Copy out every line of the data exactly.

[Entries with model source code]
►

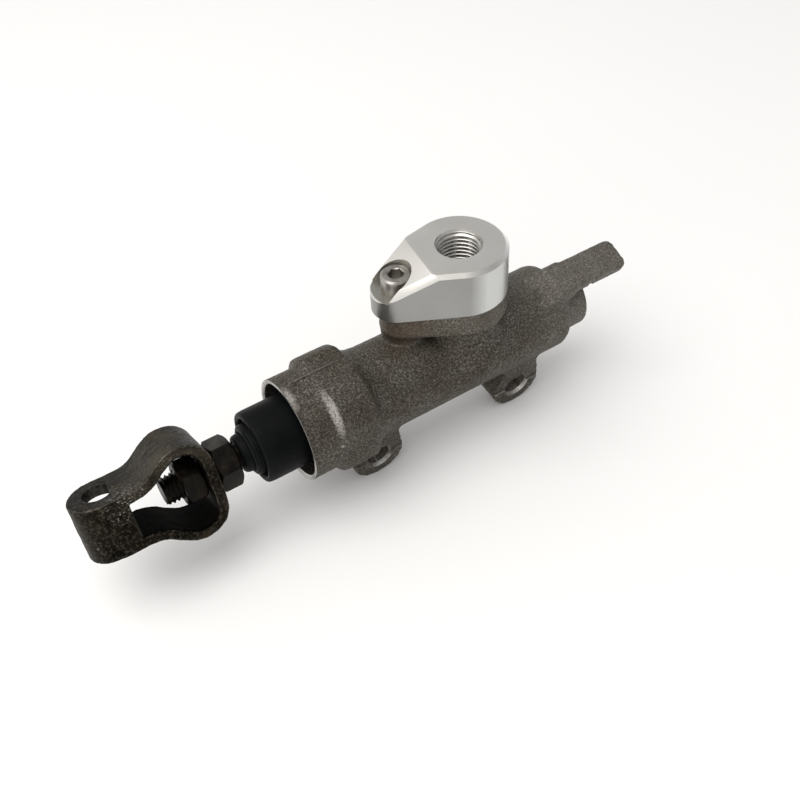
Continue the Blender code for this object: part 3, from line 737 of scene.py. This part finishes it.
def make_tab():
    """The hose stop: a flat tongue that leans towards the lugs' side, on a thick root."""
    half = TAB_WIDTH / 2
    end = TAB_END - TAB_CORNER_R
    side = half - TAB_CORNER_R
    outline = [
        (BARREL_END - 3, half), (BARREL_END - 3, -half),
        *arc((end, -side), TAB_CORNER_R, -math.pi / 2, 0, 8),
        *arc((end, side), TAB_CORNER_R, 0, math.pi / 2, 8),
    ]
    lean = Matrix.Rotation(TAB_TILT, 4, "X")
    top = TAB_OFFSET + TAB_THICKNESS
    tongue = prism("tab", outline, TAB_OFFSET, top, lean)
    profile = [
        (BARREL_END - 10, 9), (BARREL_END + 1, 9), (BARREL_END + 3, TAB_OFFSET + 0.5),
        (BARREL_END + 2, top - 0.1), (BARREL_END - 3.5, top - 0.3), (BARREL_END - 9, BARREL_R - 0.3),
    ]
    side_view = Matrix.Rotation(math.radians(90), 4, "X")
    root = prism("tab_root", profile, -half - 0.6, half + 0.6, lean @ side_view)
    return [tongue, root]


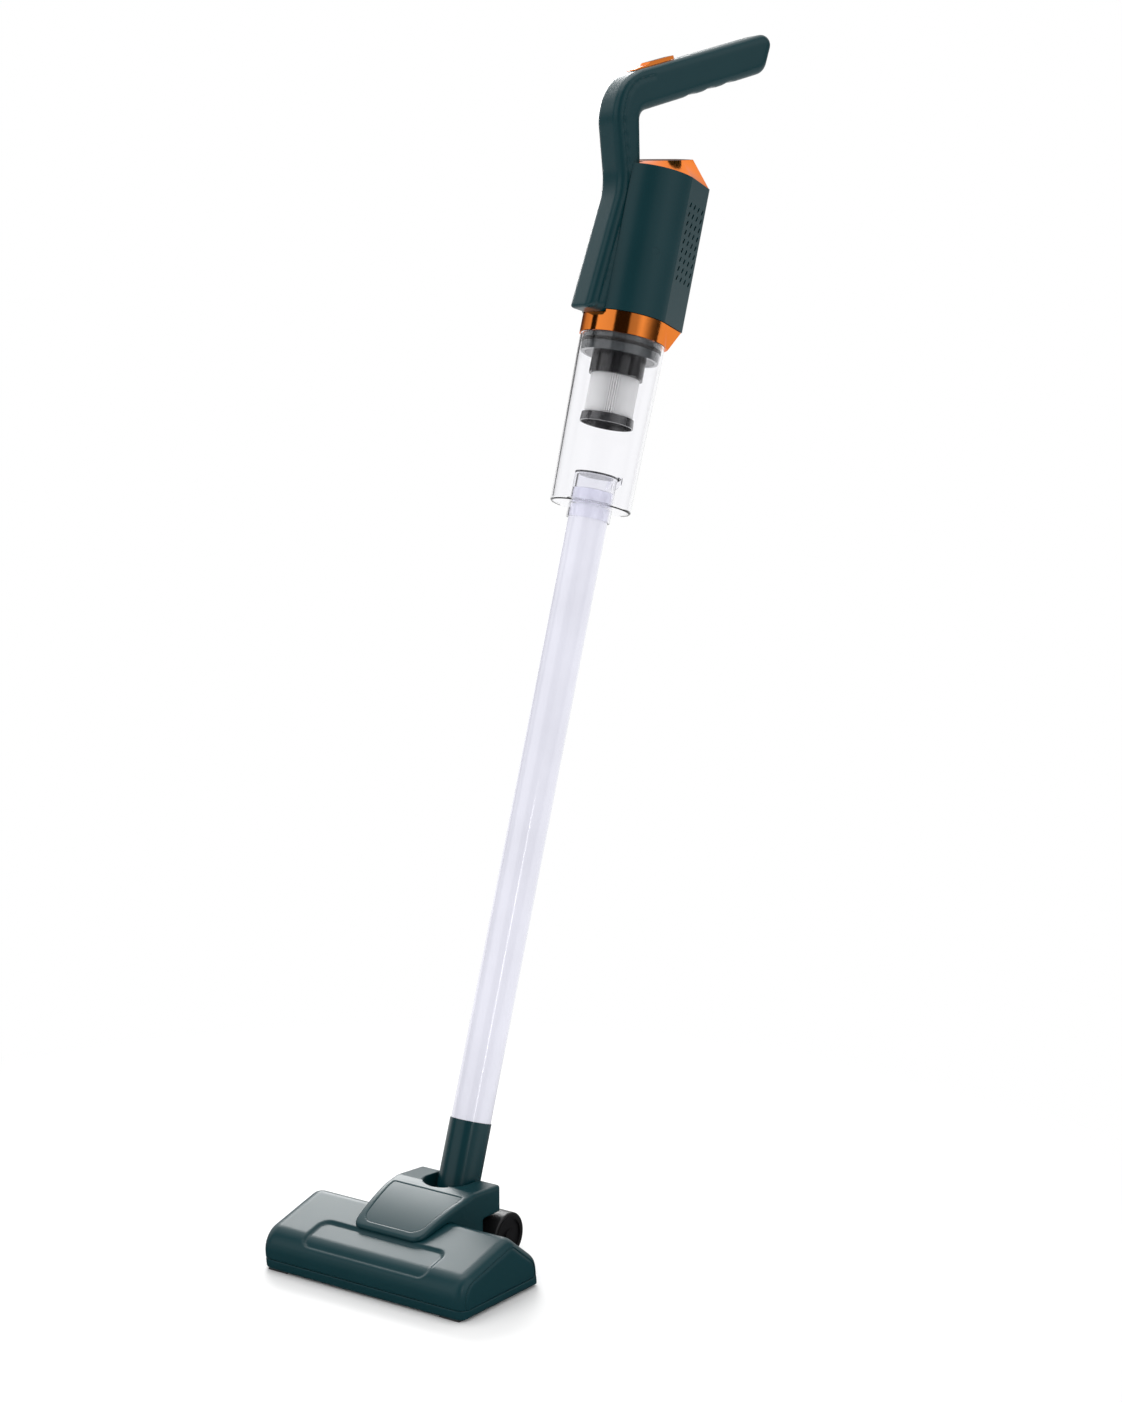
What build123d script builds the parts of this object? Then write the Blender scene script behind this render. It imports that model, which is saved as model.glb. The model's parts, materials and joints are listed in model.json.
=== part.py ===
from build123d import *
import math
import os

os.makedirs("parts", exist_ok=True)

# Upright stick vacuum cleaner, in millimetres.
# X runs across the floor head, the head's front faces -Y, +Z is up and the floor is Z = 0.
# The stick leans back on the head's hinge, and the hand unit is turned a little on the round tube.
# Stick and hand unit pieces are measured from the hinge, along the stick.

SIDES = (("right", 1), ("left", -1))

# Floor head
HEAD_WIDTH = 216.0
HEAD_WALL = 2.6
SOLE_Z = 1.5
BASE_TOP = 10.4
SHELL_BOTTOM = 10.5
FLOOR_TOP = 5.0
FRONT_FOOT = (-55.5, SOLE_Z)
FRONT_SHOULDER = (-59.0, 33.0)
RIDGE = (15.0, 52.5)
REAR_SHOULDER = (50.0, 25.0)
REAR_FOOT = (53.5, SOLE_Z)
BAR_RADII = [20.0, 9.0, 18.0]
BAR_END_ROUND = 4.0
SCOOP_DEPTH = 1.2
SCOOP_WIDTH = 134.0
SCOOP_FRONT = -62.0
SCOOP_REAR = -24.0
SCOOP_LOW = 29.0
SLOT_WIDTH = 156.0
SLOT_FRONT = -37.0
SLOT_REAR = -15.0
BRISTLE_ROWS = (-44.0, -8.5)
BRISTLE_LENGTH = 164.0
BRISTLE_THICKNESS = 3.0
BRISTLE_LOW = 0.4
BRISTLE_TOP = 4.0
SCREW_SPOTS = ((-96, -30), (96, -30), (-96, 22), (96, 22))
SCREW_R = 1.5
SCREW_HEAD_R = 3.0
SCREW_HEAD = 1.8
SCREW_TOP = 16.0
BOSS_R = 4.0
CAP_THICKNESS = 3.0
CAP_RECESS = 0.4
PAD_SPOTS = ((0, 0), (-92, -50), (92, -50), (-92, 44), (92, 44))
PAD_SIZE = (20.0, 7.0)

# Raised housing over the neck hinge
PIVOT_Y = 70.9
PIVOT_Z = 33.9
HOUSING_HALF = 43.0
HOUSING_FRONT_HALF = 36.0
HOUSING_FRONT = -22.0
HOUSING_REAR = 82.0
PLAN_BREAK = 32.0
HOUSING_LIP = 46.0
HOUSING_CROWN = (6.0, 58.0)
DECK_START = 48.0
DECK_Z = 68.5
DECK_REAR_Z = 66.0
HOUSING_WALL = 2.6
HOUSING_ROOF = 4.4
HOUSING_RIM = 3.0
HOUSING_SKIRT = 42.5
SKIRT_START = 58.0
LIP_UNDER = 42.5
PANEL_DEPTH = 2.0
PANEL_SINK = 0.5
PANEL_INSET = 6.5
PANEL_REAR = 37.0
FORK_HALF = 20.6
FORK_FRONT = 43.0
CHEEK = 2.6
CHEEK_LOW = 14.0
PIVOT_R = 4.0
RUNNING = 0.05

# Air duct
DUCT_HALF = 17.0
DUCT_FRONT = 12.0
DUCT_LOW = 15.0
DUCT_HIGH = 42.0
DUCT_WALL = 2.0

# Neck and wheels
DRUM_R = 17.5
DRUM_HALF = 19.0
DRUM_WALL = 3.5
DRUM_BORE_R = 15.0
NECK_R = 18.25
NECK_TOP = 81.8
NECK_BORE_R = 13.5
SPIGOT_TOP = 115.0
WHEEL_Y = 86.0
WHEEL_R = 20.5
RIM_R = 17.5
WHEEL_IN = 28.0
WHEEL_OUT = 50.0
ARM_IN = 23.6
ARM_OUT = 27.2
AXLE_R = 3.0

# Stick
LEAN = 19.0
TWIST = 20.0
TUBE_R = 17.5
TUBE_BORE_R = 16.0
TUBE_TOP = 639.8
SOCKET_LOW = 614.0
SOCKET_STOP = 640.0
CUP_LOW = 625.2
CUP_TOP = 775.7
CUP_R = 37.8
CUP_LOW_R = 35.8
CUP_WALL = 2.0
CUP_STRAIGHT = 757.0
INLET_R = 18.9
INLET_TOP = 653.0
FLAP_LOW = 653.2
FLAP_THICKNESS = 1.6
FLAP_R = 19.0
FLAP_HINGE_N = 21.4
FLAP_HINGE_S = 655.6
FLAP_PIN_R = 0.8
FLAP_BARREL_R = 1.7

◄

Solution below »
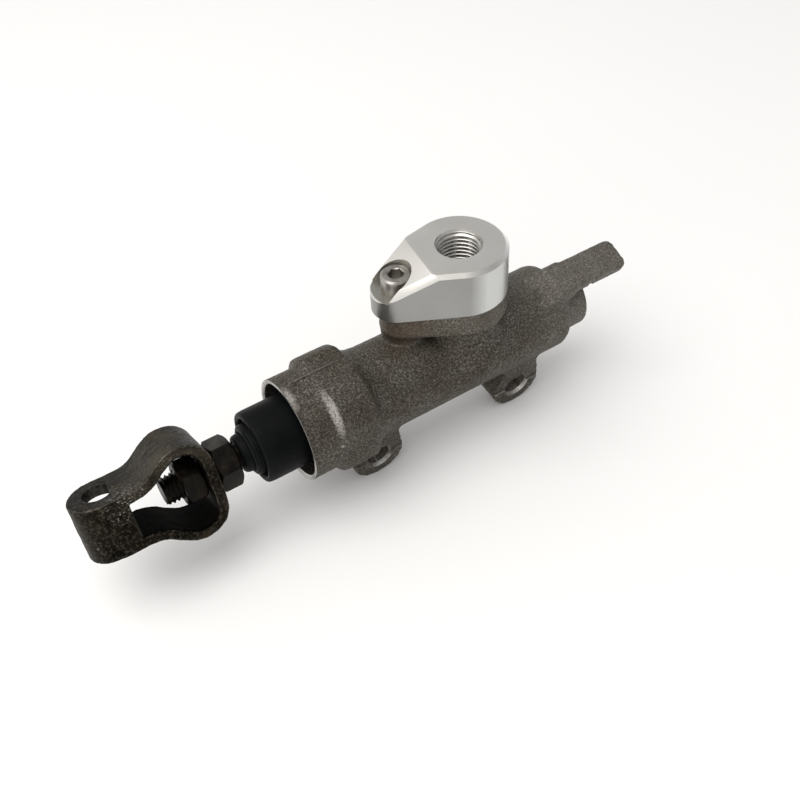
Continue the Blender code for this object: part 3, from line 737 of scene.py. This part finishes it.
def make_tab():
    """The hose stop: a flat tongue that leans towards the lugs' side, on a thick root."""
    half = TAB_WIDTH / 2
    end = TAB_END - TAB_CORNER_R
    side = half - TAB_CORNER_R
    outline = [
        (BARREL_END - 3, half), (BARREL_END - 3, -half),
        *arc((end, -side), TAB_CORNER_R, -math.pi / 2, 0, 8),
        *arc((end, side), TAB_CORNER_R, 0, math.pi / 2, 8),
    ]
    lean = Matrix.Rotation(TAB_TILT, 4, "X")
    top = TAB_OFFSET + TAB_THICKNESS
    tongue = prism("tab", outline, TAB_OFFSET, top, lean)
    profile = [
        (BARREL_END - 10, 9), (BARREL_END + 1, 9), (BARREL_END + 3, TAB_OFFSET + 0.5),
        (BARREL_END + 2, top - 0.1), (BARREL_END - 3.5, top - 0.3), (BARREL_END - 9, BARREL_R - 0.3),
    ]
    side_view = Matrix.Rotation(math.radians(90), 4, "X")
    root = prism("tab_root", profile, -half - 0.6, half + 0.6, lean @ side_view)
    return [tongue, root]


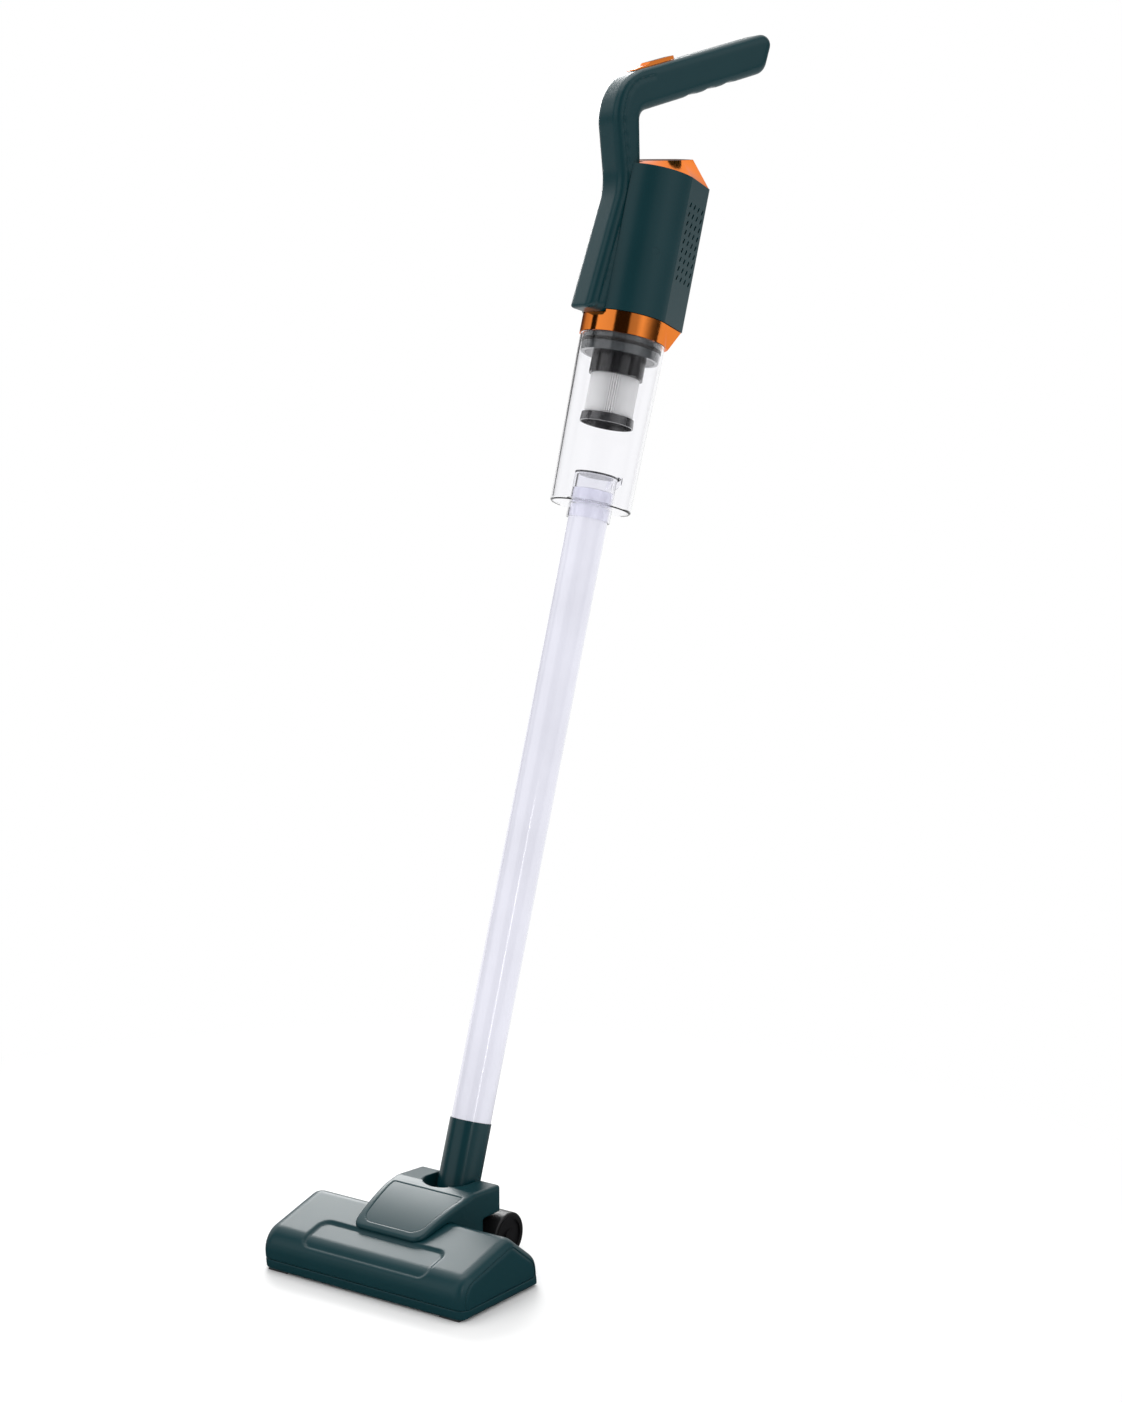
What build123d script builds the parts of this object? Then write the Blender scene script behind this render. It imports that model, which is saved as model.glb. The model's parts, materials and joints are listed in model.json.
=== part.py ===
from build123d import *
import math
import os

os.makedirs("parts", exist_ok=True)

# Upright stick vacuum cleaner, in millimetres.
# X runs across the floor head, the head's front faces -Y, +Z is up and the floor is Z = 0.
# The stick leans back on the head's hinge, and the hand unit is turned a little on the round tube.
# Stick and hand unit pieces are measured from the hinge, along the stick.

SIDES = (("right", 1), ("left", -1))

# Floor head
HEAD_WIDTH = 216.0
HEAD_WALL = 2.6
SOLE_Z = 1.5
BASE_TOP = 10.4
SHELL_BOTTOM = 10.5
FLOOR_TOP = 5.0
FRONT_FOOT = (-55.5, SOLE_Z)
FRONT_SHOULDER = (-59.0, 33.0)
RIDGE = (15.0, 52.5)
REAR_SHOULDER = (50.0, 25.0)
REAR_FOOT = (53.5, SOLE_Z)
BAR_RADII = [20.0, 9.0, 18.0]
BAR_END_ROUND = 4.0
SCOOP_DEPTH = 1.2
SCOOP_WIDTH = 134.0
SCOOP_FRONT = -62.0
SCOOP_REAR = -24.0
SCOOP_LOW = 29.0
SLOT_WIDTH = 156.0
SLOT_FRONT = -37.0
SLOT_REAR = -15.0
BRISTLE_ROWS = (-44.0, -8.5)
BRISTLE_LENGTH = 164.0
BRISTLE_THICKNESS = 3.0
BRISTLE_LOW = 0.4
BRISTLE_TOP = 4.0
SCREW_SPOTS = ((-96, -30), (96, -30), (-96, 22), (96, 22))
SCREW_R = 1.5
SCREW_HEAD_R = 3.0
SCREW_HEAD = 1.8
SCREW_TOP = 16.0
BOSS_R = 4.0
CAP_THICKNESS = 3.0
CAP_RECESS = 0.4
PAD_SPOTS = ((0, 0), (-92, -50), (92, -50), (-92, 44), (92, 44))
PAD_SIZE = (20.0, 7.0)

# Raised housing over the neck hinge
PIVOT_Y = 70.9
PIVOT_Z = 33.9
HOUSING_HALF = 43.0
HOUSING_FRONT_HALF = 36.0
HOUSING_FRONT = -22.0
HOUSING_REAR = 82.0
PLAN_BREAK = 32.0
HOUSING_LIP = 46.0
HOUSING_CROWN = (6.0, 58.0)
DECK_START = 48.0
DECK_Z = 68.5
DECK_REAR_Z = 66.0
HOUSING_WALL = 2.6
HOUSING_ROOF = 4.4
HOUSING_RIM = 3.0
HOUSING_SKIRT = 42.5
SKIRT_START = 58.0
LIP_UNDER = 42.5
PANEL_DEPTH = 2.0
PANEL_SINK = 0.5
PANEL_INSET = 6.5
PANEL_REAR = 37.0
FORK_HALF = 20.6
FORK_FRONT = 43.0
CHEEK = 2.6
CHEEK_LOW = 14.0
PIVOT_R = 4.0
RUNNING = 0.05

# Air duct
DUCT_HALF = 17.0
DUCT_FRONT = 12.0
DUCT_LOW = 15.0
DUCT_HIGH = 42.0
DUCT_WALL = 2.0

# Neck and wheels
DRUM_R = 17.5
DRUM_HALF = 19.0
DRUM_WALL = 3.5
DRUM_BORE_R = 15.0
NECK_R = 18.25
NECK_TOP = 81.8
NECK_BORE_R = 13.5
SPIGOT_TOP = 115.0
WHEEL_Y = 86.0
WHEEL_R = 20.5
RIM_R = 17.5
WHEEL_IN = 28.0
WHEEL_OUT = 50.0
ARM_IN = 23.6
ARM_OUT = 27.2
AXLE_R = 3.0

# Stick
LEAN = 19.0
TWIST = 20.0
TUBE_R = 17.5
TUBE_BORE_R = 16.0
TUBE_TOP = 639.8
SOCKET_LOW = 614.0
SOCKET_STOP = 640.0
CUP_LOW = 625.2
CUP_TOP = 775.7
CUP_R = 37.8
CUP_LOW_R = 35.8
CUP_WALL = 2.0
CUP_STRAIGHT = 757.0
INLET_R = 18.9
INLET_TOP = 653.0
FLAP_LOW = 653.2
FLAP_THICKNESS = 1.6
FLAP_R = 19.0
FLAP_HINGE_N = 21.4
FLAP_HINGE_S = 655.6
FLAP_PIN_R = 0.8
FLAP_BARREL_R = 1.7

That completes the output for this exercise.